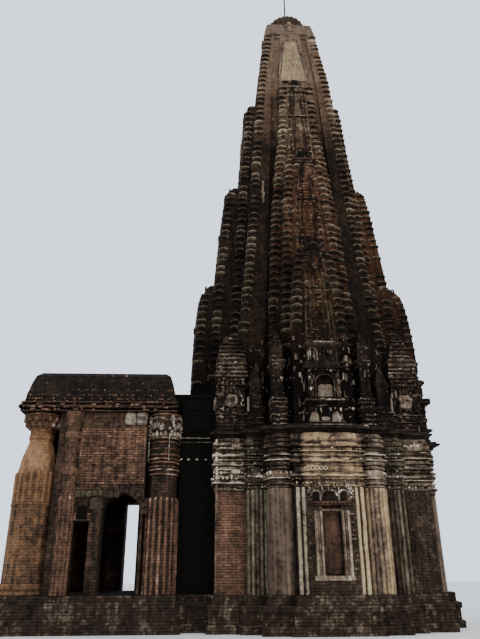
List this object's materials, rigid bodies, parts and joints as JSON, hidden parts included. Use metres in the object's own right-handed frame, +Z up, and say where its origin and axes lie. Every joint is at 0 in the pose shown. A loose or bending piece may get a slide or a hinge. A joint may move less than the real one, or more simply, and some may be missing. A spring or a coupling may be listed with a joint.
{
  "type": "hindu temple",
  "caption": "Ruined brick and lime Hindu temple: a square sanctum under a tall tiered spire, a passage and a small vaulted hall with an entrance stair.",
  "frame": {"origin": "on the ground under the axis of the tower", "axes": "+Z up along the tower; -Y faces the side wall with the blind niche; -X points to the passage, the hall and the entrance"},
  "size_m": [14.6103, 8.5, 27],
  "materials": {
    "lime_render": "old lime render, pale grey to cream on the raised mouldings, streaked black",
    "weathered_brick": "brick and lime gone black-brown with weathering and dry growth",
    "red_brick": "bare red-brown brick, rough, with traces of lime",
    "tan_render": "tan and cream lime render, worn and stained",
    "iron": "rusted iron rod"
  },
  "bodies": {
    "root": {"sanctum_plinth": "weathered_brick", "corner_pier_sw": "lime_render", "corner_pier_se": "lime_render", "corner_pier_ne": "lime_render", "corner_pier_nw": "lime_render", "south_wall": "tan_render", "east_wall": "tan_render", "north_wall": "tan_render", "west_wall_left": "weathered_brick", "west_wall_right": "weathered_brick", "west_wall_lintel": "weathered_brick", "main_cornice": "weathered_brick", "main_spire": "weathered_brick", "upper_half_spire_south": "weathered_brick", "middle_half_spire_south": "red_brick", "lower_half_spire_south": "weathered_brick", "upper_half_spire_east": "weathered_brick", "middle_half_spire_east": "red_brick", "lower_half_spire_east": "weathered_brick", "upper_half_spire_north": "weathered_brick", "middle_half_spire_north": "red_brick", "lower_half_spire_north": "weathered_brick", "upper_half_spire_west": "weathered_brick", "middle_half_spire_west": "red_brick", "lower_half_spire_west": "weathered_brick", "corner_turret_sw": "weathered_brick", "corner_turret_se": "weathered_brick", "corner_turret_ne": "weathered_brick", "corner_turret_nw": "weathered_brick", "balcony_south": "lime_render", "balcony_east": "lime_render", "balcony_north": "lime_render", "neck_band": "tan_render", "cap_dome": "weathered_brick", "finial_rod": "iron", "hall_plinth": "weathered_brick", "entrance_steps": "weathered_brick", "passage_wall_south": "weathered_brick", "passage_wall_north": "weathered_brick", "passage_roof": "weathered_brick", "hall_pier_se": "red_brick", "hall_pier_ne": "red_brick", "hall_pier_sw": "red_brick", "hall_pier_nw": "red_brick", "hall_wall_south": "red_brick", "hall_wall_north": "red_brick", "hall_wall_west": "red_brick", "hall_cornice": "weathered_brick", "hall_roof": "weathered_brick"}
  },
  "joints": []
}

_____

WRITTEN TASK:
Write the complete data out, exactly as above.

RESULT OF THE EXERCISE:
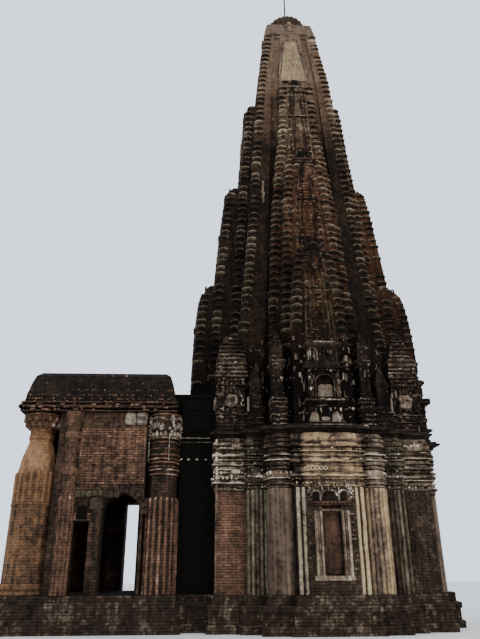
List this object's materials, rigid bodies, parts and joints as JSON, hidden parts included. Use metres in the object's own right-handed frame, +Z up, and say where its origin and axes lie. Every joint is at 0 in the pose shown. A loose or bending piece may get a slide or a hinge. A joint may move less than the real one, or more simply, and some may be missing. A spring or a coupling may be listed with a joint.
{
  "type": "hindu temple",
  "caption": "Ruined brick and lime Hindu temple: a square sanctum under a tall tiered spire, a passage and a small vaulted hall with an entrance stair.",
  "frame": {"origin": "on the ground under the axis of the tower", "axes": "+Z up along the tower; -Y faces the side wall with the blind niche; -X points to the passage, the hall and the entrance"},
  "size_m": [14.6103, 8.5, 27],
  "materials": {
    "lime_render": "old lime render, pale grey to cream on the raised mouldings, streaked black",
    "weathered_brick": "brick and lime gone black-brown with weathering and dry growth",
    "red_brick": "bare red-brown brick, rough, with traces of lime",
    "tan_render": "tan and cream lime render, worn and stained",
    "iron": "rusted iron rod"
  },
  "bodies": {
    "root": {"sanctum_plinth": "weathered_brick", "corner_pier_sw": "lime_render", "corner_pier_se": "lime_render", "corner_pier_ne": "lime_render", "corner_pier_nw": "lime_render", "south_wall": "tan_render", "east_wall": "tan_render", "north_wall": "tan_render", "west_wall_left": "weathered_brick", "west_wall_right": "weathered_brick", "west_wall_lintel": "weathered_brick", "main_cornice": "weathered_brick", "main_spire": "weathered_brick", "upper_half_spire_south": "weathered_brick", "middle_half_spire_south": "red_brick", "lower_half_spire_south": "weathered_brick", "upper_half_spire_east": "weathered_brick", "middle_half_spire_east": "red_brick", "lower_half_spire_east": "weathered_brick", "upper_half_spire_north": "weathered_brick", "middle_half_spire_north": "red_brick", "lower_half_spire_north": "weathered_brick", "upper_half_spire_west": "weathered_brick", "middle_half_spire_west": "red_brick", "lower_half_spire_west": "weathered_brick", "corner_turret_sw": "weathered_brick", "corner_turret_se": "weathered_brick", "corner_turret_ne": "weathered_brick", "corner_turret_nw": "weathered_brick", "balcony_south": "lime_render", "balcony_east": "lime_render", "balcony_north": "lime_render", "neck_band": "tan_render", "cap_dome": "weathered_brick", "finial_rod": "iron", "hall_plinth": "weathered_brick", "entrance_steps": "weathered_brick", "passage_wall_south": "weathered_brick", "passage_wall_north": "weathered_brick", "passage_roof": "weathered_brick", "hall_pier_se": "red_brick", "hall_pier_ne": "red_brick", "hall_pier_sw": "red_brick", "hall_pier_nw": "red_brick", "hall_wall_south": "red_brick", "hall_wall_north": "red_brick", "hall_wall_west": "red_brick", "hall_cornice": "weathered_brick", "hall_roof": "weathered_brick"}
  },
  "joints": []
}